Aubrey Plaza’s comedic style has always been dry and sarcastic so it’s fascinating to see her take this into full on sociopathic territory as Ingrid. Reminiscent of Kristen Wiig’s standout work in Welcome to Me, it’s the kind of performance that is often hilarious but isn’t afraid to go to some pretty dark places as well, refusing to shy away from the mental illness at the character’s core. And while Ingrid callously manipulates everyone around her to insinuate herself into Taylor’s life, in addition to engaging in some other pretty despicable behaviour, the film is still locked into her point of view, constantly probing what makes her tick. Even when you want to look away, you can’t take your eyes off her.
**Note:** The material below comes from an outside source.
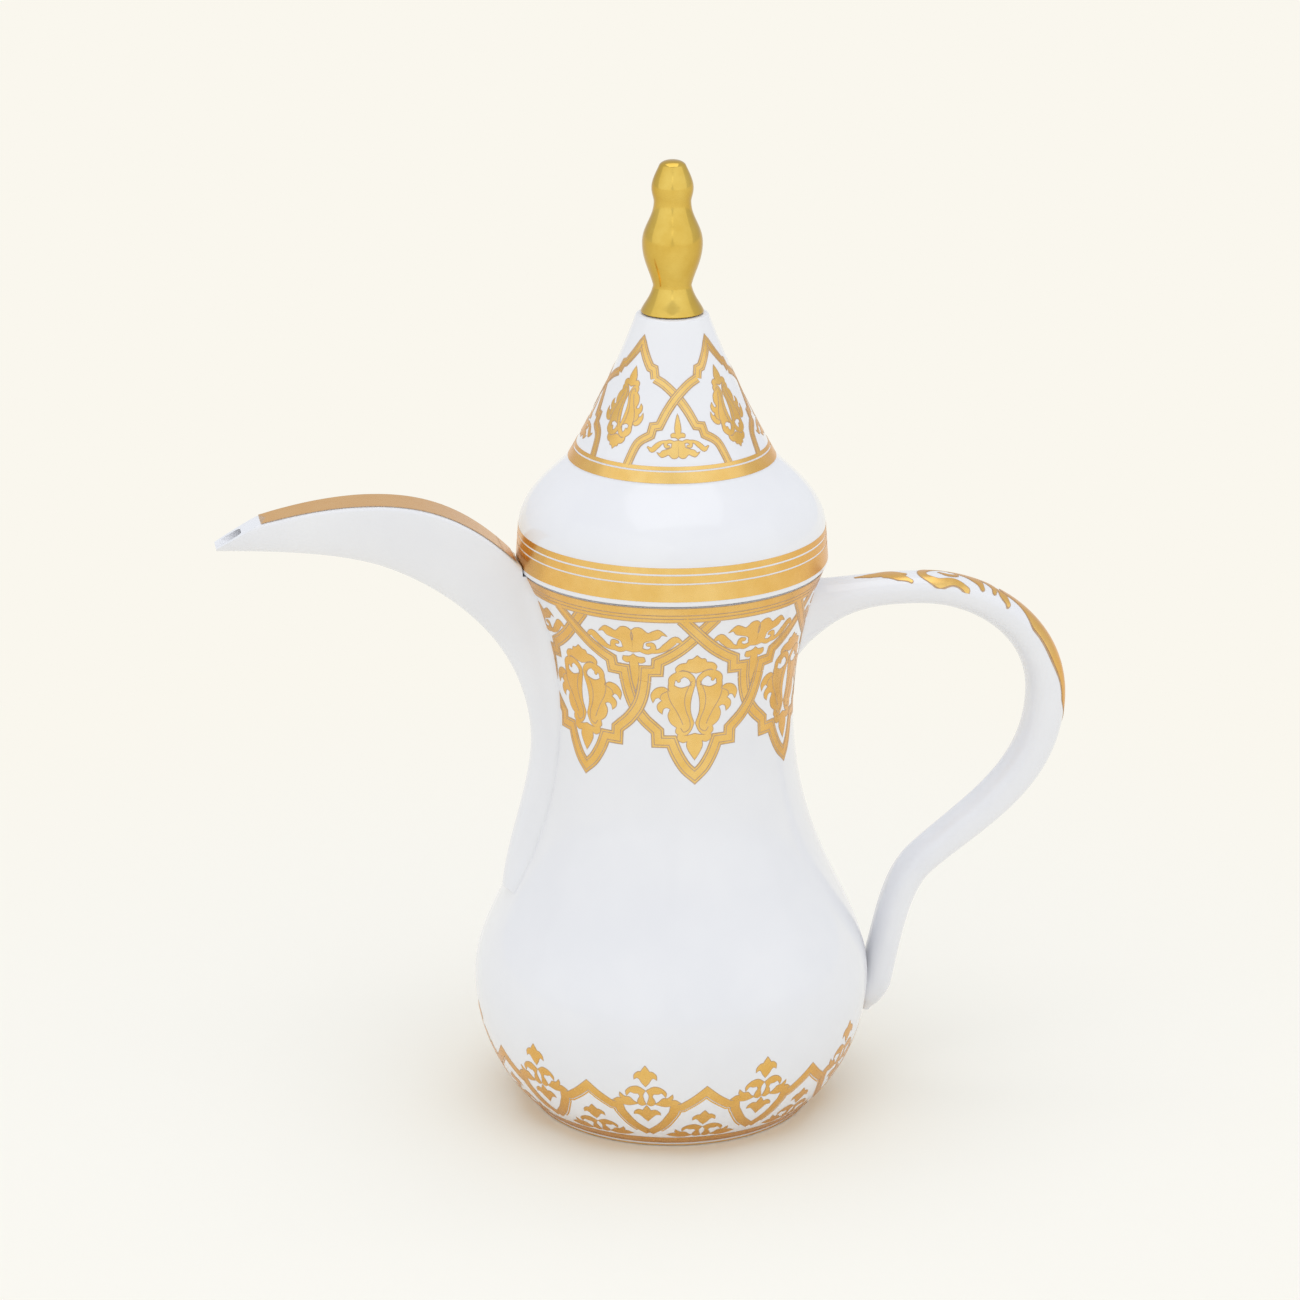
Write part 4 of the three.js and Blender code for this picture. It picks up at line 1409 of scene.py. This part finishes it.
def makeFloor():
    material = bpy.data.materials.new("floor")
    material.use_nodes = True
    tree = material.node_tree
    plain = tree.nodes["Principled BSDF"]
    plain.inputs["Base Color"].default_value = (*studio["floorTint"], 1)
    plain.inputs["Roughness"].default_value = 0.9
    plain.inputs["Specular IOR Level"].default_value = 0.1
    glow = tree.nodes.new("ShaderNodeEmission")
    glow.inputs["Color"].default_value = (*studio["cream"], 1)
    place = tree.nodes.new("ShaderNodeTexCoord").outputs["Object"]
    distance = tree.nodes.new("ShaderNodeVectorMath")
    distance.operation = "LENGTH"
    tree.links.new(place, distance.inputs[0])
    fade = tree.nodes.new("ShaderNodeMapRange")
    fade.interpolation_type = "SMOOTHSTEP"
    fade.inputs["From Min"].default_value = studio["near"]
    fade.inputs["From Max"].default_value = studio["far"]
    tree.links.new(distance.outputs["Value"], fade.inputs["Value"])
    mix = tree.nodes.new("ShaderNodeMixShader")
    tree.links.new(fade.outputs["Result"], mix.inputs[0])
    tree.links.new(plain.outputs[0], mix.inputs[1])
    tree.links.new(glow.outputs[0], mix.inputs[2])
    tree.links.new(mix.outputs[0], tree.nodes["Material Output"].inputs["Surface"])
    half = studio["floorSize"] / 2
    floor = meshObject("floor", [(-half, -half, 0), (half, -half, 0), (half, half, 0), (-half, half, 0)],
                       [(0, 1, 2, 3)])
    floor.location.z = cadLow.z
    floor.data.materials.append(material)


def makeAir():
    world = bpy.data.worlds.new("studio")
    bpy.context.scene.world = world
    world.use_nodes = True
    tree = world.node_tree
    seen = tree.nodes["Background"]
    seen.inputs["Color"].default_value = (*studio["cream"], 1)
    light = tree.nodes.new("ShaderNodeBackground")
    light.inputs["Color"].default_value = (*studio["air"], 1)
    path = tree.nodes.new("ShaderNodeLightPath")
    mix = tree.nodes.new("ShaderNodeMixShader")
    tree.links.new(path.outputs["Is Camera Ray"], mix.inputs[0])
    tree.links.new(light.outputs[0], mix.inputs[1])
    tree.links.new(seen.outputs[0], mix.inputs[2])
    tree.links.new(mix.outputs[0], tree.nodes["World Output"].inputs["Surface"])


shot = {"turn": -10.3, "rise": 18.7, "distance": 1.29, "aimHeight": 0.1472, "lens": 116.3}


def makeLamp(name, place, width, height, brightness):
    # a soft box that faces the pot
    lamp = bpy.data.lights.new(name, "AREA")
    lamp.shape = "RECTANGLE"
    lamp.size = width
    lamp.size_y = height
    lamp.energy = brightness * math.pi * width * height
    holder = bpy.data.objects.new(name, lamp)
    bpy.context.scene.collection.objects.link(holder)
    holder.location = place
    holder.rotation_mode = "QUATERNION"
    facing = Vector((0, 0, shot["aimHeight"])) - holder.location
    holder.rotation_quaternion = facing.to_track_quat("-Z", "Y")


def makePanel(name, turn):
    angle = math.radians(shot["turn"] + turn)
    place = Vector((math.sin(angle), -math.cos(angle), 0)) * studio["panelDistance"]
    place.z = studio["panelRise"]
    makeLamp(name, place, studio["panelWidth"], studio["panelHeight"], studio["panel"])


def makeCamera():
    lens = bpy.data.cameras.new("camera")
    lens.lens = shot["lens"]
    lens.sensor_width = 36
    camera = bpy.data.objects.new("camera", lens)
    bpy.context.scene.collection.objects.link(camera)
    turn, rise = math.radians(shot["turn"]), math.radians(shot["rise"])
    back = Vector((math.sin(turn) * math.cos(rise), -math.cos(turn) * math.cos(rise), math.sin(rise)))
    aim = Vector(((cadLow.x + cadHigh.x) / 2, (cadLow.y + cadHigh.y) / 2, shot["aimHeight"]))
    camera.location = aim + back * shot["distance"]
    camera.rotation_mode = "QUATERNION"
    camera.rotation_quaternion = (-back).to_track_quat("-Z", "Y")
    bpy.context.scene.camera = camera


makeFloor()
makeAir()
makePanel("left_panel", -studio["panelTurn"])
makePanel("right_panel", studio["panelTurn"])
makeLamp("top_panel", Vector((0, 0, studio["topHeight"])), studio["topSize"], studio["topSize"],
         studio["top"])
makeCamera()
bpy.context.scene.view_settings.view_transform = "Standard"
print("stage made")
The rest of the talented cast keeps up – Olsen is perfect as a fame-obsessed L.A. scenester and O’Shea Jackson Jr. (still looking and sounding exactly like his dad, Ice Cube) plays an affable romantic interest with an intense Batman obsession of his own. Meanwhile, Billy Magnussen goes entertainingly over-the-top as Taylor’s asshole coke-fiend brother, Nicky, whose own maniacal behaviour threatens to expose Ingrid’s carefully composed new identity.

While Ingrid Goes West is largely a comedic affair, Spicer and co-writer David Branson Smith are clearly invested in the potentially damaging psychological effects of social media, making relevant points about the facades people put up online to cover and avoid who they really are – something that ends up applying equally to Taylor as it does to Ingrid. It may be a little obvious where the story is headed at times but that’s not to say it doesn’t ring true, leaving you with a final punch of an ending that is unexpectedly ambiguous and unsettling.

Is Ingrid Goes West essential viewing?

Absolutely – this is the domestic thriller for the internet age that we’ve all been waiting for (well, at least I have) and is worth seeing for Plaza’s committed performance alone, a tricky balancing act between broad comedy and troubling psychosis.